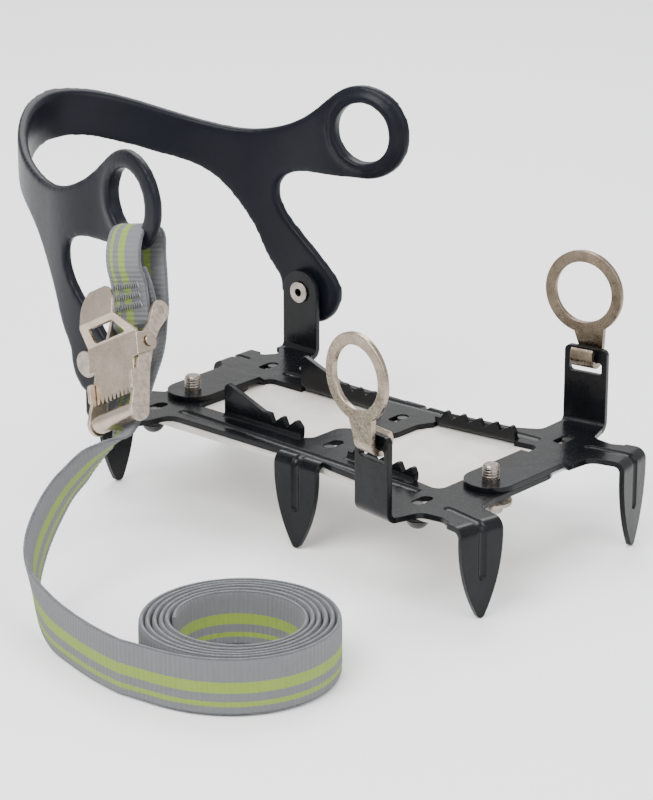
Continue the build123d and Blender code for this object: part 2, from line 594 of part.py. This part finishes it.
def arc_radii(route):
    """For each corner, 0.45 of the shorter run over the tangent of half the turn."""
    radii = []
    for before, here, after in zip(route, route[1:], route[2:]):
        first = Vector(*here) - Vector(*before)
        second = Vector(*after) - Vector(*here)
        turn = radians(first.get_angle(second))
        radii.append(0.45 * min(first.length, second.length) / tan(turn / 2))
    return radii


def strap_tail():
    """The free tail's stand-in: a bar of the webbing's mass along its middle."""
    radii = arc_radii(TAIL_ROUTE)
    path = FilletPolyline(*TAIL_ROUTE, radius=radii)
    tube = sweep(Plane(origin=path @ 0, z_dir=path % 0) * Circle(TAIL_R), path=path)
    return tube


def strap_coil(tail):
    x, y = COIL_CENTRE
    ring = Circle(COIL_OUT) - Circle(COIL_IN)
    return Pos(x, y, 0) * extrude(ring, WEB_WIDTH) - tail


def folded_web(plane, points, half):
    """Webbing that runs edge-on through the points of the plane, reaching half to each side of it."""
    shape = None
    for start, end in zip(points, points[1:]):
        ends = [CenterArc(start, WEB_THICK / 2, 0, 360), CenterArc(end, WEB_THICK / 2, 0, 360)]
        piece = extrude(plane * make_hull(ends), half, both=True)
        shape = piece if shape is None else shape + piece
    return shape


def strap_loop():
    """The sewn loop from the top bar through the right eye, and on down behind the roller."""
    eye = Vector(EYE_X, -EYE_Y, EYE_Z)
    inward = Vector(cos(radians(EYE_TURN)), -sin(radians(EYE_TURN)), 0)
    bar = BUCKLE.from_local_coords(Vector(0, BAR_Y, BAR_Z))
    down = inward * (bar - eye).dot(inward) + Vector(0, 0, (bar - eye).Z)
    rim = BUCKLE.to_local_coords(eye + down.normalized() * (EYE_IN + EYE_OUT) / 2)
    reach = hypot(rim.X, rim.Y - BAR_Y)
    across = (rim.X / reach, (rim.Y - BAR_Y) / reach)
    skew = Plane(origin=(0, BAR_Y, 0), x_dir=(*across, 0), z_dir=(across[1], -across[0], 0))
    straight = Plane(origin=(0, 0, 0), x_dir=(0, 1, 0), z_dir=(1, 0, 0))
    outer, inner = rim.Z + 6.0, rim.Z - 6.0
    over = [(0.0, BAR_Z + 3.0), (reach - 5.0, outer), (reach + 2.8, outer - 0.4), (reach + 5.6, rim.Z + 2.4),
            (reach + 5.6, rim.Z - 2.4), (reach + 2.8, inner + 0.4), (reach - 5.0, inner), (0.0, BAR_Z - 4.0)]
    under = [(BAR_Y, BAR_Z - 4.0), (17.0, -12.2), (5.0, -6.4)]
    return folded_web(skew, over, LOOP_HALF) + folded_web(straight, under, WEB_WIDTH / 2)


strap = heel_strap()
tail = strap_tail()
parts = {
    "right_half_frame": right_half_frame(),
    "left_half_frame": left_half_frame(),
    "anti_balling_plate": anti_balling_plate(),
    "plate_clips": plate_clips(),
    "rear_clamp_bolt": clamp_bolt(BOLT_X["rear"]),
    "front_clamp_bolt": clamp_bolt(BOLT_X["front"]),
    "rear_washer": clamp_washer(BOLT_X["rear"]),
    "front_washer": clamp_washer(BOLT_X["front"]),
    "left_toe_ring": left_toe_ring(),
    "right_toe_ring": mirrored(left_toe_ring()),
    "heel_strap_right": half_strap(strap, -1),
    "heel_strap_left": half_strap(strap, 1),
    "right_heel_rivet": heel_rivet(-1),
    "left_heel_rivet": heel_rivet(1),
    "right_rivet_washer": rivet_washer(-1),
    "left_rivet_washer": rivet_washer(1),
    "right_lug_bush": lug_bush(-1),
    "left_lug_bush": lug_bush(1),
    "buckle_right_side": at_buckle(buckle_side(1)),
    "buckle_left_side": at_buckle(buckle_side(-1)),
    "buckle_top_bar": at_buckle(buckle_bar(BAR_Y, BAR_Z, 1.8)),
    "buckle_roller": at_buckle(buckle_bar(0, 0, ROLLER_R)),
    "buckle_lever": at_buckle(buckle_lever()),
    "buckle_pivot_pin": at_buckle(pivot_pin()),
    "buckle_spring": at_buckle(buckle_spring()),
    "strap_loop": at_buckle(strap_loop()),
    "strap_tail": tail,
    "strap_coil": strap_coil(tail),
}

os.makedirs("parts", exist_ok=True)
for name, solid in parts.items():
    export_step(solid, f"parts/{name}.step")
    print(name, round(solid.volume), len(solid.solids()))
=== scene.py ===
import json
import math

import bpy
from mathutils import Matrix, Vector


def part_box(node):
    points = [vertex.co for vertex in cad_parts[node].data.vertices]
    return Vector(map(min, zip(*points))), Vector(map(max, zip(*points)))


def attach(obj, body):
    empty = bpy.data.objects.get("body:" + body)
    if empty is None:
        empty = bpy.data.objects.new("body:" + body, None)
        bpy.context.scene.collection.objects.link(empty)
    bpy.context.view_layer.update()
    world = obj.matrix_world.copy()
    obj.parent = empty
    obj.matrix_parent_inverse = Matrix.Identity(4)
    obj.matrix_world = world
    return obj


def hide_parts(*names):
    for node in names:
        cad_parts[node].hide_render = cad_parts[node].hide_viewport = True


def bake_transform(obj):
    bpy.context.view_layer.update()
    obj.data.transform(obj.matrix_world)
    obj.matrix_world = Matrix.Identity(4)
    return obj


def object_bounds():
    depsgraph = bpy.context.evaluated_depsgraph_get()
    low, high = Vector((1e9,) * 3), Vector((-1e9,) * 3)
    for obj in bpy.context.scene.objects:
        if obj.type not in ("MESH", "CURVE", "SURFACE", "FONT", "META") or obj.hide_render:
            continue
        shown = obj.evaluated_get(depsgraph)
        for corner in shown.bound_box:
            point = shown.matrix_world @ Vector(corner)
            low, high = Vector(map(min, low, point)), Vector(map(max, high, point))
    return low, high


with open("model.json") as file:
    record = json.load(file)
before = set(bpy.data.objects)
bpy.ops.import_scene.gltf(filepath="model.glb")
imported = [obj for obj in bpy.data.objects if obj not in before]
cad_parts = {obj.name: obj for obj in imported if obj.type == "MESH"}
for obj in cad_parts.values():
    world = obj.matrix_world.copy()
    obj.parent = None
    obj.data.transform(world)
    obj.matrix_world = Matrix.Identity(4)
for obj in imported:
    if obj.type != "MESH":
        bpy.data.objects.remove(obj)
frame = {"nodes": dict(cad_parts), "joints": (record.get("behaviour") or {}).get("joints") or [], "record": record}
cad_box = [list(corner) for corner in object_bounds()]
nodes = frame["nodes"]
joints = {joint["name"]: joint for joint in frame["joints"]}
mounts = {mount["name"]: mount for mount in frame["record"]["mounts"]}
MM = 0.001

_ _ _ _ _

#### WORK INSTRUCTIONS
Give again only the lines from the one bearing "for name, solid" through the one bearing "point = shown.matrix_world", exactly as they stand.

#### RESULT BELOW
for name, solid in parts.items():
    export_step(solid, f"parts/{name}.step")
    print(name, round(solid.volume), len(solid.solids()))
=== scene.py ===
import json
import math

import bpy
from mathutils import Matrix, Vector


def part_box(node):
    points = [vertex.co for vertex in cad_parts[node].data.vertices]
    return Vector(map(min, zip(*points))), Vector(map(max, zip(*points)))


def attach(obj, body):
    empty = bpy.data.objects.get("body:" + body)
    if empty is None:
        empty = bpy.data.objects.new("body:" + body, None)
        bpy.context.scene.collection.objects.link(empty)
    bpy.context.view_layer.update()
    world = obj.matrix_world.copy()
    obj.parent = empty
    obj.matrix_parent_inverse = Matrix.Identity(4)
    obj.matrix_world = world
    return obj


def hide_parts(*names):
    for node in names:
        cad_parts[node].hide_render = cad_parts[node].hide_viewport = True


def bake_transform(obj):
    bpy.context.view_layer.update()
    obj.data.transform(obj.matrix_world)
    obj.matrix_world = Matrix.Identity(4)
    return obj


def object_bounds():
    depsgraph = bpy.context.evaluated_depsgraph_get()
    low, high = Vector((1e9,) * 3), Vector((-1e9,) * 3)
    for obj in bpy.context.scene.objects:
        if obj.type not in ("MESH", "CURVE", "SURFACE", "FONT", "META") or obj.hide_render:
            continue
        shown = obj.evaluated_get(depsgraph)
        for corner in shown.bound_box:
            point = shown.matrix_world @ Vector(corner)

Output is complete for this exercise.